#### Supplied data:
——————

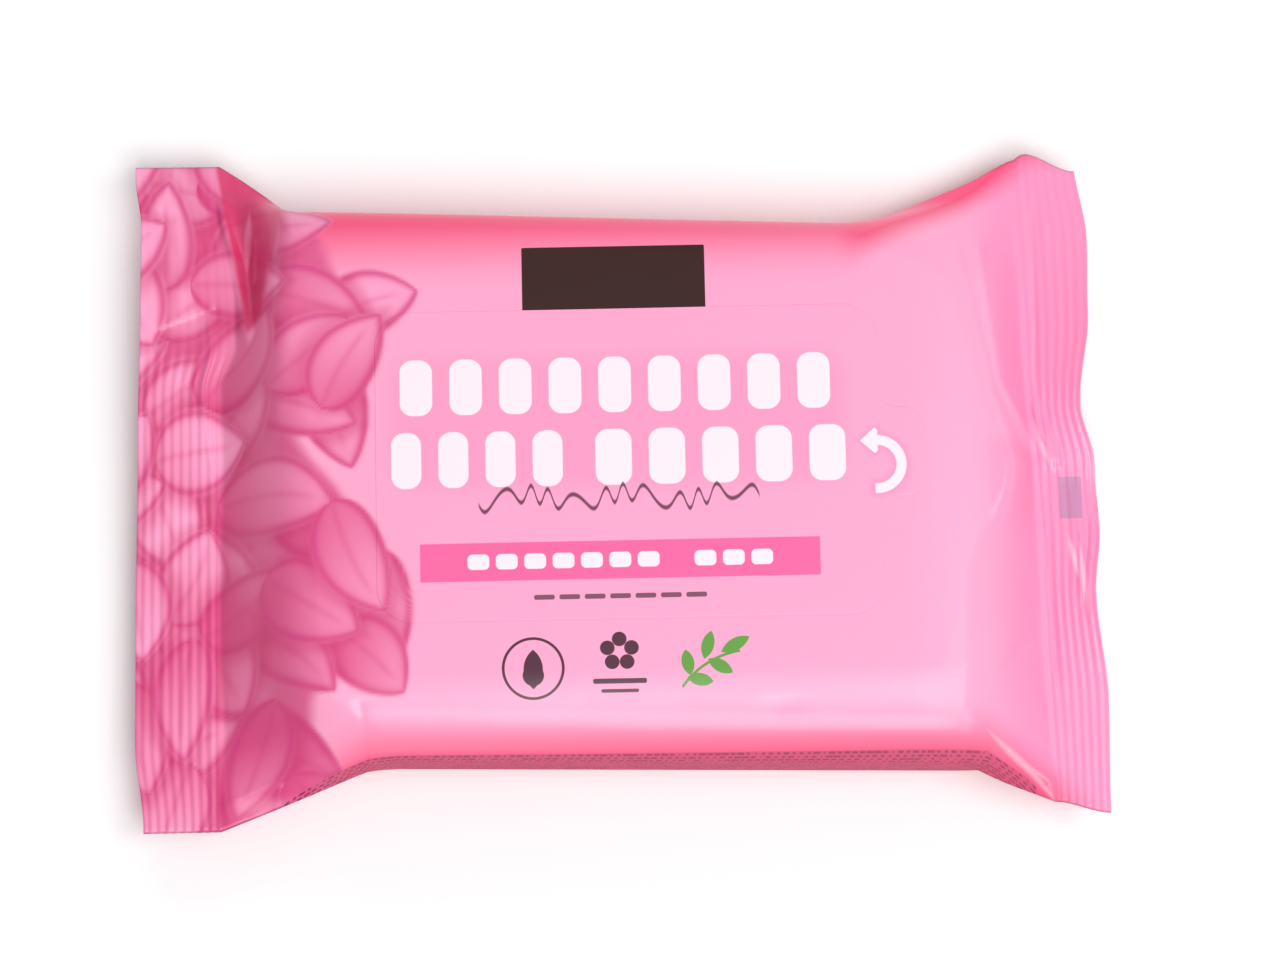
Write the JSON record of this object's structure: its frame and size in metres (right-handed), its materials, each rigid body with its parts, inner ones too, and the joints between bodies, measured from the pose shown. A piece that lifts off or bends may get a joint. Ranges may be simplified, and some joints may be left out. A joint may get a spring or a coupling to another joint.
{
  "type": "wet wipes pack",
  "caption": "Soft pink flow-wrapped pack of face wipes with crimped end seals and a peel-open label on the front.",
  "frame": {"origin": "middle of the pack's outline, at the level that the pack lies on", "axes": "+X along the pack towards the end that the label's tab points at, +Y across it towards the upper edge of the front, +Z out of the front panel"},
  "size_m": [0.1942, 0.1372, 0.0263],
  "materials": {
    "film": "printed polypropylene film, satin gloss: soft pink, with overlapping leaf shapes in deeper pink at the left end",
    "label": "printed self-adhesive film sheet, satin gloss, the same pink as the pack"
  },
  "bodies": {
    "root": {"sealed_pack": "film", "reseal_label": "label"}
  },
  "joints": []
}
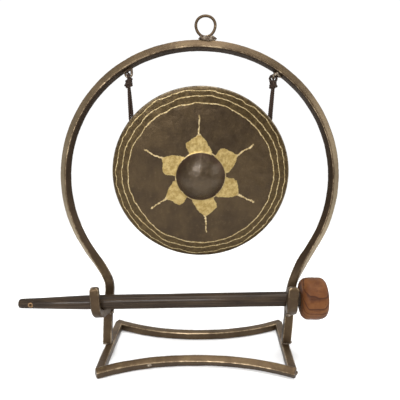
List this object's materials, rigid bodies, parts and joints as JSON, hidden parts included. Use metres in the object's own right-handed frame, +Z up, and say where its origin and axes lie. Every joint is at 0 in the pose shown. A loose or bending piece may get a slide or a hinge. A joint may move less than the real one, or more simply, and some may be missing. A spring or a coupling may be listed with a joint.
{
  "type": "tam tam gong",
  "caption": "Bossed bronze gong hung by doubled cords in a round wrought-iron table stand, with a turned mallet lying in front hooks.",
  "frame": {"origin": "on the table, under the middle of the object's bounding box", "axes": "+Z up, along the arch's height; +X to the right across the arch, towards the mallet's head; -Y towards the player, the side that the gong's boss and the mallet are on"},
  "size_m": [0.2772, 0.101, 0.2946],
  "materials": {
    "wrought_iron": "dark brown lacquer over hammered square bar, satin",
    "weld_metal": "weld bead under thin brown lacquer, satin",
    "gong_bronze": "hammered bronze with a dark brown patina and worn gold lines, satin",
    "dark_cord": "dark brown twisted cord, matt",
    "handle_lacquer": "turned wood, dark brown lacquer, satin",
    "head_wood": "turned reddish-brown hardwood with open grain, thin varnish"
  },
  "bodies": {
    "stand": {"arch_bar": "wrought_iron", "base_front_rail": "wrought_iron", "base_back_rail": "wrought_iron", "base_left_side_bar": "wrought_iron", "base_right_side_bar": "wrought_iron", "corner_weld_front_left": "weld_metal", "corner_weld_front_right": "weld_metal", "corner_weld_back_left": "weld_metal", "corner_weld_back_right": "weld_metal", "leg_weld_left": "weld_metal", "leg_weld_right": "weld_metal", "mallet_hook_left": "wrought_iron", "mallet_hook_right": "wrought_iron", "hook_weld_left": "weld_metal", "hook_weld_right": "weld_metal", "hanging_ring": "wrought_iron", "hanging_ring_weld": "weld_metal", "cord_eye_left": "weld_metal", "cord_eye_right": "weld_metal", "eye_weld_left": "weld_metal", "eye_weld_right": "weld_metal"},
    "cords": {"cord_loop_left": "dark_cord", "cord_loop_right": "dark_cord", "cord_knot_left": "dark_cord", "cord_knot_right": "dark_cord", "cord_left_inner_strand": "dark_cord", "cord_left_outer_strand": "dark_cord", "cord_right_inner_strand": "dark_cord", "cord_right_outer_strand": "dark_cord"},
    "gong": {"gong": "gong_bronze", "stopper_knot_left": "dark_cord", "stopper_knot_right": "dark_cord", "cord_end_left": "dark_cord", "cord_end_right": "dark_cord"},
    "mallet": {"mallet_handle": "handle_lacquer", "mallet_head": "head_wood"}
  },
  "joints": [
    {"name": "cord_swing", "type": "hinge", "parent": "stand", "child": "cords", "pos_m": [0.0192, 0.00135, 0.2448], "axis": [1, 0, 0], "range_deg": [-30, 30]},
    {"name": "gong_tilt", "type": "hinge", "parent": "cords", "child": "gong", "pos_m": [0.02, 0.00135, 0.208], "axis": [1, 0, 0], "range_deg": [-25, 25]},
    {"name": "mallet_lift", "type": "slide", "parent": "stand", "child": "mallet", "axis": [0.7071, 0, 0.7071], "range_m": [0, 0.036]}
  ]
}
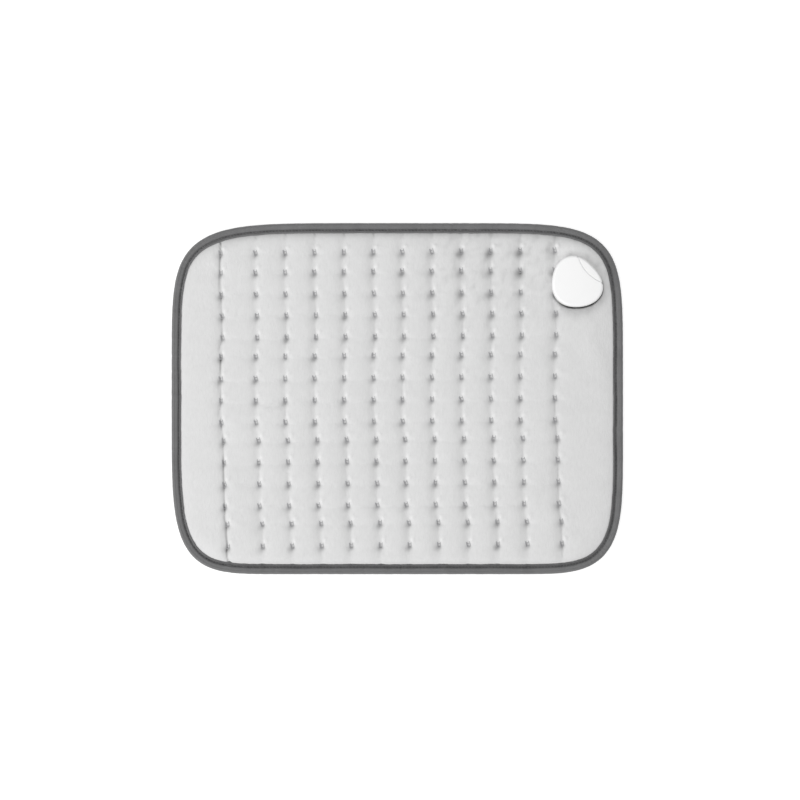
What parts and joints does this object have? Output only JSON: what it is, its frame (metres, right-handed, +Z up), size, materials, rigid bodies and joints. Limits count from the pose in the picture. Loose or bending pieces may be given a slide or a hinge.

——————

#### Written request:
Recite the full listing above exactly.

#### Task result:
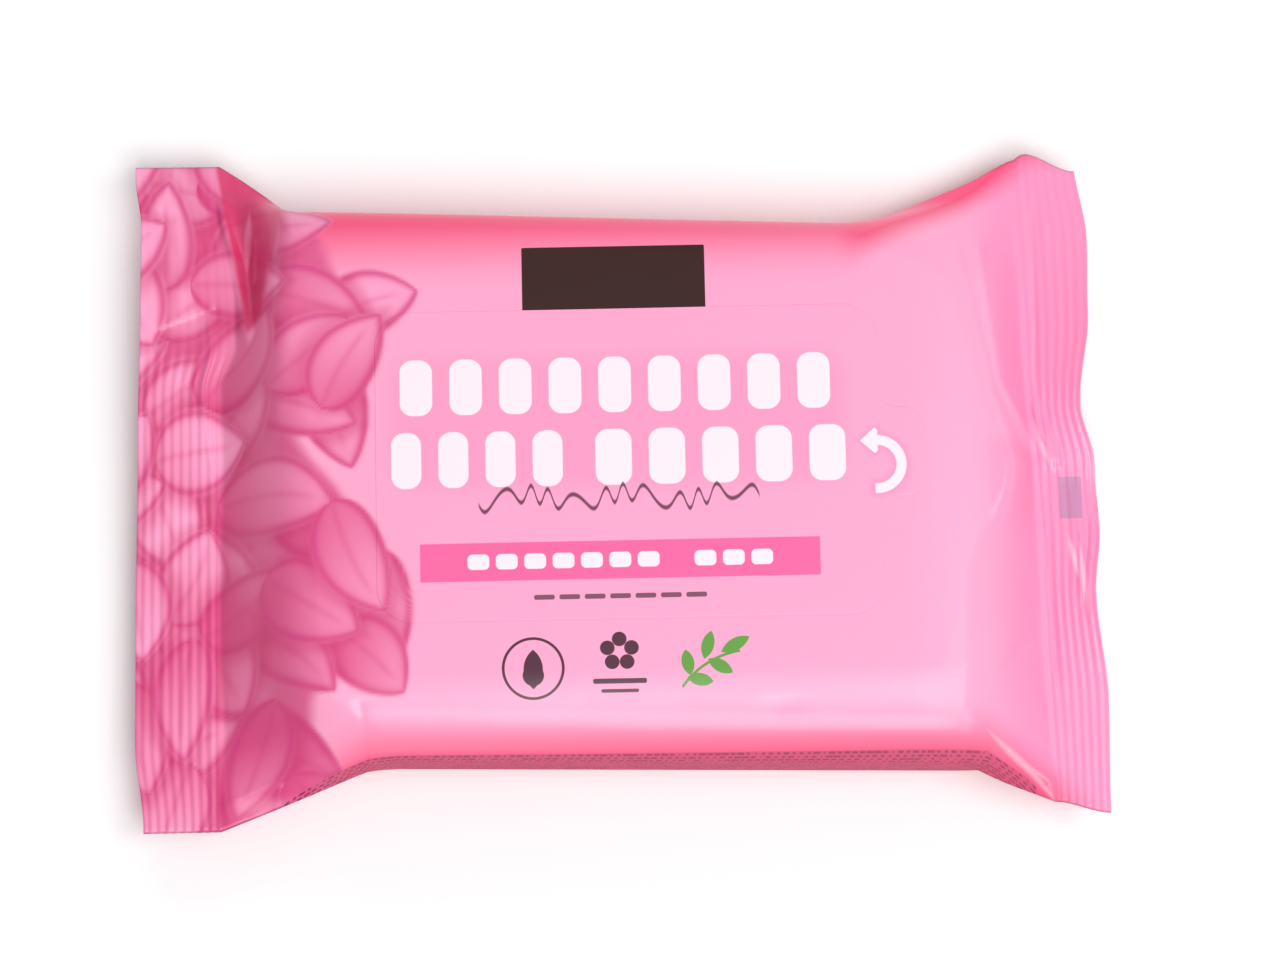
Write the JSON record of this object's structure: its frame and size in metres (right-handed), its materials, each rigid body with its parts, inner ones too, and the joints between bodies, measured from the pose shown. A piece that lifts off or bends may get a joint. Ranges may be simplified, and some joints may be left out. A joint may get a spring or a coupling to another joint.
{
  "type": "wet wipes pack",
  "caption": "Soft pink flow-wrapped pack of face wipes with crimped end seals and a peel-open label on the front.",
  "frame": {"origin": "middle of the pack's outline, at the level that the pack lies on", "axes": "+X along the pack towards the end that the label's tab points at, +Y across it towards the upper edge of the front, +Z out of the front panel"},
  "size_m": [0.1942, 0.1372, 0.0263],
  "materials": {
    "film": "printed polypropylene film, satin gloss: soft pink, with overlapping leaf shapes in deeper pink at the left end",
    "label": "printed self-adhesive film sheet, satin gloss, the same pink as the pack"
  },
  "bodies": {
    "root": {"sealed_pack": "film", "reseal_label": "label"}
  },
  "joints": []
}
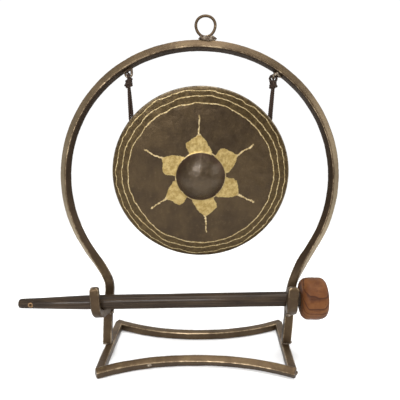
List this object's materials, rigid bodies, parts and joints as JSON, hidden parts included. Use metres in the object's own right-handed frame, +Z up, and say where its origin and axes lie. Every joint is at 0 in the pose shown. A loose or bending piece may get a slide or a hinge. A joint may move less than the real one, or more simply, and some may be missing. A spring or a coupling may be listed with a joint.
{
  "type": "tam tam gong",
  "caption": "Bossed bronze gong hung by doubled cords in a round wrought-iron table stand, with a turned mallet lying in front hooks.",
  "frame": {"origin": "on the table, under the middle of the object's bounding box", "axes": "+Z up, along the arch's height; +X to the right across the arch, towards the mallet's head; -Y towards the player, the side that the gong's boss and the mallet are on"},
  "size_m": [0.2772, 0.101, 0.2946],
  "materials": {
    "wrought_iron": "dark brown lacquer over hammered square bar, satin",
    "weld_metal": "weld bead under thin brown lacquer, satin",
    "gong_bronze": "hammered bronze with a dark brown patina and worn gold lines, satin",
    "dark_cord": "dark brown twisted cord, matt",
    "handle_lacquer": "turned wood, dark brown lacquer, satin",
    "head_wood": "turned reddish-brown hardwood with open grain, thin varnish"
  },
  "bodies": {
    "stand": {"arch_bar": "wrought_iron", "base_front_rail": "wrought_iron", "base_back_rail": "wrought_iron", "base_left_side_bar": "wrought_iron", "base_right_side_bar": "wrought_iron", "corner_weld_front_left": "weld_metal", "corner_weld_front_right": "weld_metal", "corner_weld_back_left": "weld_metal", "corner_weld_back_right": "weld_metal", "leg_weld_left": "weld_metal", "leg_weld_right": "weld_metal", "mallet_hook_left": "wrought_iron", "mallet_hook_right": "wrought_iron", "hook_weld_left": "weld_metal", "hook_weld_right": "weld_metal", "hanging_ring": "wrought_iron", "hanging_ring_weld": "weld_metal", "cord_eye_left": "weld_metal", "cord_eye_right": "weld_metal", "eye_weld_left": "weld_metal", "eye_weld_right": "weld_metal"},
    "cords": {"cord_loop_left": "dark_cord", "cord_loop_right": "dark_cord", "cord_knot_left": "dark_cord", "cord_knot_right": "dark_cord", "cord_left_inner_strand": "dark_cord", "cord_left_outer_strand": "dark_cord", "cord_right_inner_strand": "dark_cord", "cord_right_outer_strand": "dark_cord"},
    "gong": {"gong": "gong_bronze", "stopper_knot_left": "dark_cord", "stopper_knot_right": "dark_cord", "cord_end_left": "dark_cord", "cord_end_right": "dark_cord"},
    "mallet": {"mallet_handle": "handle_lacquer", "mallet_head": "head_wood"}
  },
  "joints": [
    {"name": "cord_swing", "type": "hinge", "parent": "stand", "child": "cords", "pos_m": [0.0192, 0.00135, 0.2448], "axis": [1, 0, 0], "range_deg": [-30, 30]},
    {"name": "gong_tilt", "type": "hinge", "parent": "cords", "child": "gong", "pos_m": [0.02, 0.00135, 0.208], "axis": [1, 0, 0], "range_deg": [-25, 25]},
    {"name": "mallet_lift", "type": "slide", "parent": "stand", "child": "mallet", "axis": [0.7071, 0, 0.7071], "range_m": [0, 0.036]}
  ]
}
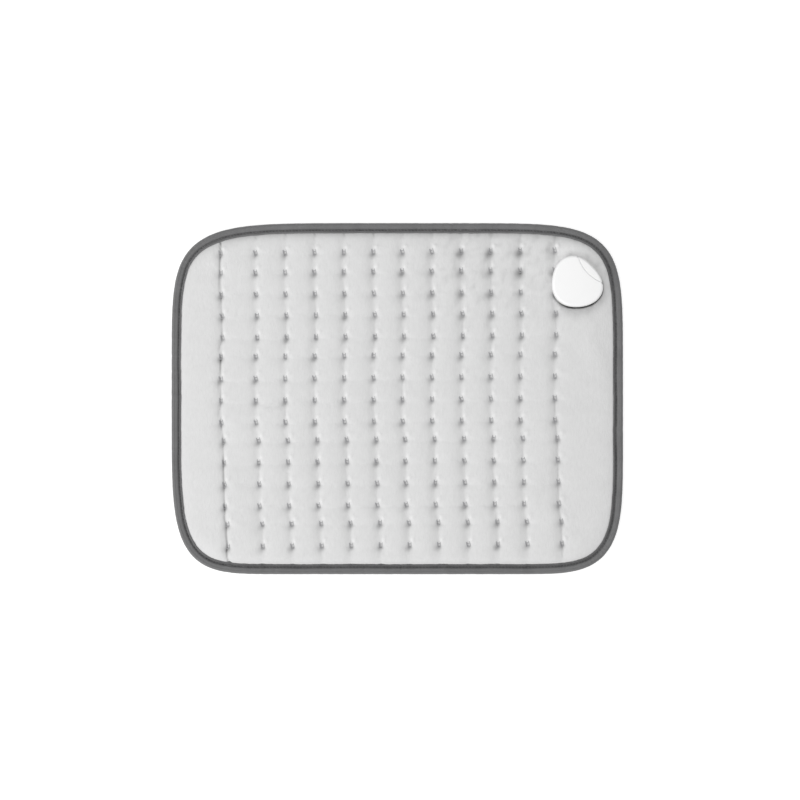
What parts and joints does this object have? Output only JSON: what it is, its frame (metres, right-handed, +Z up), size, materials, rigid bodies and joints. Limits count from the pose in the picture. Loose or bending pieces may be given a slide or a hinge.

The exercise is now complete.